Price began to study singing privately at the age of 18 with W.J. Watkins in Merthyr Tydfil. She also studied at the University of Wales in Cardiff. In 1937 at the National Eisteddfod of Wales, held that year at Machynlleth, she won not only the prize for contralto solo, but the Blue Ribbon awarded to the best vocalist. She joined Sadler's Wells Opera during the war, when the company was homeless, leading an ambulant life around the country, occasionally appearing in London at the New Theatre. Another member of the company at that time was the Welsh character tenor David Tree, whom she later married. In 1947 Tree joined the newly formed Covent Garden Opera Company, as it was then called, where he gave over 1,000 performances before his retirement, while Price remained at Sadler's Wells.

Throughout the 1950s Price continued to appear, sometimes as often as 50 times a season. In 1950/51, for instance, she sang Marthe in Gounod's Faust: Mistress Quickly in Verdi's Falstaff (she also sang the same role in Vaughan Williams's Sir John in Love); Aunt Jane in Vaughan Williams's Hugh the Drover; La Frugola in Puccini's Il tabarro and Zita in his Gianni Schicchi; Mamma Lucia in Mascagni's Cavalleria rusticana; Ludmilla in Smetana's The Bartered Bride; and Berta in Rossini's The Barber of Seville. Most of these, apart from Mamma Lucia, were comic roles, but Price was just as effective in tragic opera, as her Suzuki in Madam Butterfly, or Azucena, one of her finest interpretations, in Verdi's Il trovatore, which she sang during the 1951/52 season, prove.

Another of her best roles was Filipievna, Tatyana's old Nurse in Tchaikovsky's Eugene Onegin, which she sang on several occasions. In 1953 Price made a deep impression as Maurya, the old woman at the centre of Vaughan Williams's Riders to the Sea, whose husband and six sons have all been drowned at sea off the Isle of Arran. The contralto-like tones at the bottom of her voice were particularly suited to this role; the composer himself was apparently very pleased with her performance, which many thought the finest she had given at Sadler's Wells. Other 20th-century operas in which she took part, both in 1954, were Menotti's The Consul, in which she sang John Sorel's Mother, and the world premiere of Lennox Berkeley's Nelson, where she sang Madame Serafin, the Neapolitan fortune-teller who foresees the death of Nelson during a reception at the Hamiltons' palazzo.
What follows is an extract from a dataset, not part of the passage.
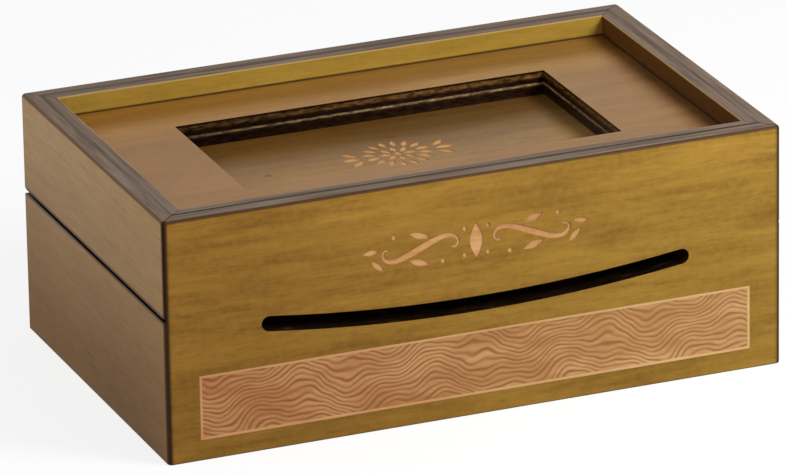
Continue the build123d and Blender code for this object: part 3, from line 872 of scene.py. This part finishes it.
def carve_ornaments(look):
    """Cuts the scroll into the front and the rosette into the picture panel."""
    scrolls = prisms(
        "scroll_cutter", scroll_outlines(), on_front,
        FRONT_Y - CUTTER_CLEARANCE, FRONT_Y + SCROLL_DEPTH,
    )
    carved(
        "carved_front", "front_panel", "base",
        scrolls, look["front"], look["engraved"],
    )
    rosette = prisms(
        "rosette_cutter", rosette_outlines(), on_picture,
        PICTURE_HIGH.z - ROSETTE_DEPTH, PICTURE_HIGH.z + CUTTER_CLEARANCE,
    )
    carved(
        "carved_picture", "picture_panel", "slider",
        rosette, look["picture"], look["engraved"],
    )


def carve_screws(look):
    """Cuts the driver slots: the base's screws show their heads above, the lid's below."""
    for body, outward in (("base", 1), ("lid", -1)):
        node = f"{body}_hinge_screws"
        low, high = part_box(node)
        head = high.z if outward > 0 else low.z
        slots = prisms(
            f"{body}_slot_cutter", slot_outlines(node), on_plan,
            head - outward * DRIVER_SLOT_DEPTH, head + outward * CUTTER_CLEARANCE,
        )
        carved(f"{body}_screws", node, body, slots, look["brass"], look["brass_slot"])


def make_object(look):
    """Gives every solid its finish, carves four of them and adds the engraved strip."""
    dress(look["back"], "base_back_panel", "lid_back_panel")
    for side in ("left", "right"):
        dress(look["side"], f"base_{side}_panel", f"lid_{side}_panel")
        dress(look["liner_side"], f"base_{side}_liner", f"lid_{side}_liner")
        dress(look["brass"], f"{side}_base_leaf", f"{side}_lid_leaf")
        dress(look["steel"], f"{side}_hinge_pin", f"{side}_lock_pin")
        dress(look["beech"], f"{side}_lock_lug")
    dress(look["liner_back"], "front_liner", "base_back_liner", "lid_back_liner", "lid_front_liner")
    dress(look["beech"], "bolt_keeper")
    dress(look["tray"], "window_top_sheet")
    dress(look["lower"], "window_lower_sheet")
    dress(look["raw"], "floor_panel", "slider_track", "lid_cover")
    carve_ornaments(look)
    engraved_strip(look["strip"])
    carve_screws(look)


def seen_directly(tree):
    """1 for what the camera sees, also in a reflection or through glass."""
    rays = tree.nodes.new("ShaderNodeLightPath")
    seen = rays.outputs["Is Camera Ray"]
    for name in ("Is Glossy Ray", "Is Transmission Ray"):
        largest = tree.nodes.new("ShaderNodeMath")
        largest.operation = "MAXIMUM"
        tree.links.new(seen, largest.inputs[0])
        tree.links.new(rays.outputs[name], largest.inputs[1])
        seen = largest.outputs[0]
    return seen


def blended(tree, share, first, second, output):
    """Sends two shaders to the tree's output, with the second one's share from a socket."""
    blend = tree.nodes.new("ShaderNodeMixShader")
    tree.links.new(share, blend.inputs[0])
    tree.links.new(first.outputs[0], blend.inputs[1])
    tree.links.new(second.outputs[0], blend.inputs[2])
    tree.links.new(blend.outputs[0], tree.nodes[output].inputs["Surface"])


def make_floor():
    work = bmesh.new()
    bmesh.ops.create_grid(work, x_segments=1, y_segments=1, size=FLOOR_SIZE / 2)
    mesh = new_mesh("floor", work)
    floor = new_object("floor", mesh)
    material = bpy.data.materials.new("floor")
    material.use_nodes = True
    tree = material.node_tree
    surface = tree.nodes["Principled BSDF"]
    surface.inputs["Base Color"].default_value = FLOOR_COLOUR
    surface.inputs["Roughness"].default_value = FLOOR_ROUGHNESS
    surface.inputs["Specular IOR Level"].default_value = FLOOR_GLOSS
    glow = tree.nodes.new("ShaderNodeEmission")
    glow.inputs["Strength"].default_value = FLOOR_GLOW_LEVEL
    share = tree.nodes.new("ShaderNodeMath")
    share.operation = "MULTIPLY"
    share.inputs[1].default_value = FLOOR_GLOW
    tree.links.new(seen_directly(tree), share.inputs[0])
    blended(tree, share.outputs[0], surface, glow, "Material Output")
    mesh.materials.append(material)


def make_surround():
    """A plain light all round, which the camera sees as white."""
    world = bpy.data.worlds.new("surround")
    bpy.context.scene.world = world
    world.use_nodes = True
    tree = world.node_tree
    light = tree.nodes["Background"]
    light.inputs["Color"].default_value = WHITE
    light.inputs["Strength"].default_value = SURROUND_LIGHT
    white = tree.nodes.new("ShaderNodeBackground")
    white.inputs["Color"].default_value = WHITE
    white.inputs["Strength"].default_value = 1.0
    blended(tree, seen_directly(tree), light, white, "World Output")


def make_lamps():
    aim = Vector((0, 0, RIM_Z / 2))
    for name, facts in LAMPS.items():
        data = bpy.data.lights.new(name, "AREA")
        data.shape = "DISK"
        data.size = facts["size"]
        data.energy = facts["power"]
        lamp = new_object(name, data)
        lamp.location = facts["place"]
        lamp.rotation_euler = (aim - lamp.location).to_track_quat("-Z", "Y").to_euler()


def make_camera():
    """The camera stands at the photograph's azimuth, elevation and roll, far off with a long lens."""
    cos_azimuth, sin_azimuth = math.cos(VIEW_AZIMUTH), math.sin(VIEW_AZIMUTH)
    cos_elevation, sin_elevation = math.cos(VIEW_ELEVATION), math.sin(VIEW_ELEVATION)
    back = Vector((sin_azimuth * cos_elevation, -cos_azimuth * cos_elevation, sin_elevation))
    level = Vector((cos_azimuth, sin_azimuth, 0))
    upright = back.cross(level)
    right = math.cos(VIEW_ROLL) * level + math.sin(VIEW_ROLL) * upright
    up = math.cos(VIEW_ROLL) * upright - math.sin(VIEW_ROLL) * level
    data = bpy.data.cameras.new("camera")
    data.sensor_fit = "HORIZONTAL"
    data.sensor_width = SENSOR_WIDTH
    data.lens = FOCAL_PIXELS * SENSOR_WIDTH / IMAGE_WIDTH
    data.clip_end = VIEW_REACH
    camera = new_object("camera", data)
    place = right * AIM_RIGHT + up * AIM_UP + back * VIEW_DISTANCE
    turn = Matrix((right, up, back)).transposed().to_4x4()
    camera.matrix_world = Matrix.Translation(place) @ turn
    bpy.context.scene.camera = camera


make_camera()
make_object(make_materials())
make_floor()
make_surround()
make_lamps()
bpy.context.scene.view_settings.view_transform = "Standard"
Price's last new role at Sadler's Wells, in 1959, was Madelon, the old woman in Giordano's Andrea Chenier, who offers her youngest, teenage son to fight for Revolutionary France, as his two elder brothers have already been killed. Then in 1961 she sang Azucena with WNO, and the following year Marcellina in The Marriage of Figaro, Berta in The Barber of Seville, Hedwige, the protagonist's wife, in Rossini's Guillaume Tell, and Sofia, the mother of Oronte (the tenor) in Verdi's I Lombardi alla prima crociata, also for WNO, who brought the last named opera to Sadler's Wells in 1962.

Olwen Price, opera singer: born Merthyr Tydfil, Glamorgan 15 September 1903; married David Tree (died 1972; one daughter); died Merthyr Tydfil 6 April 1999.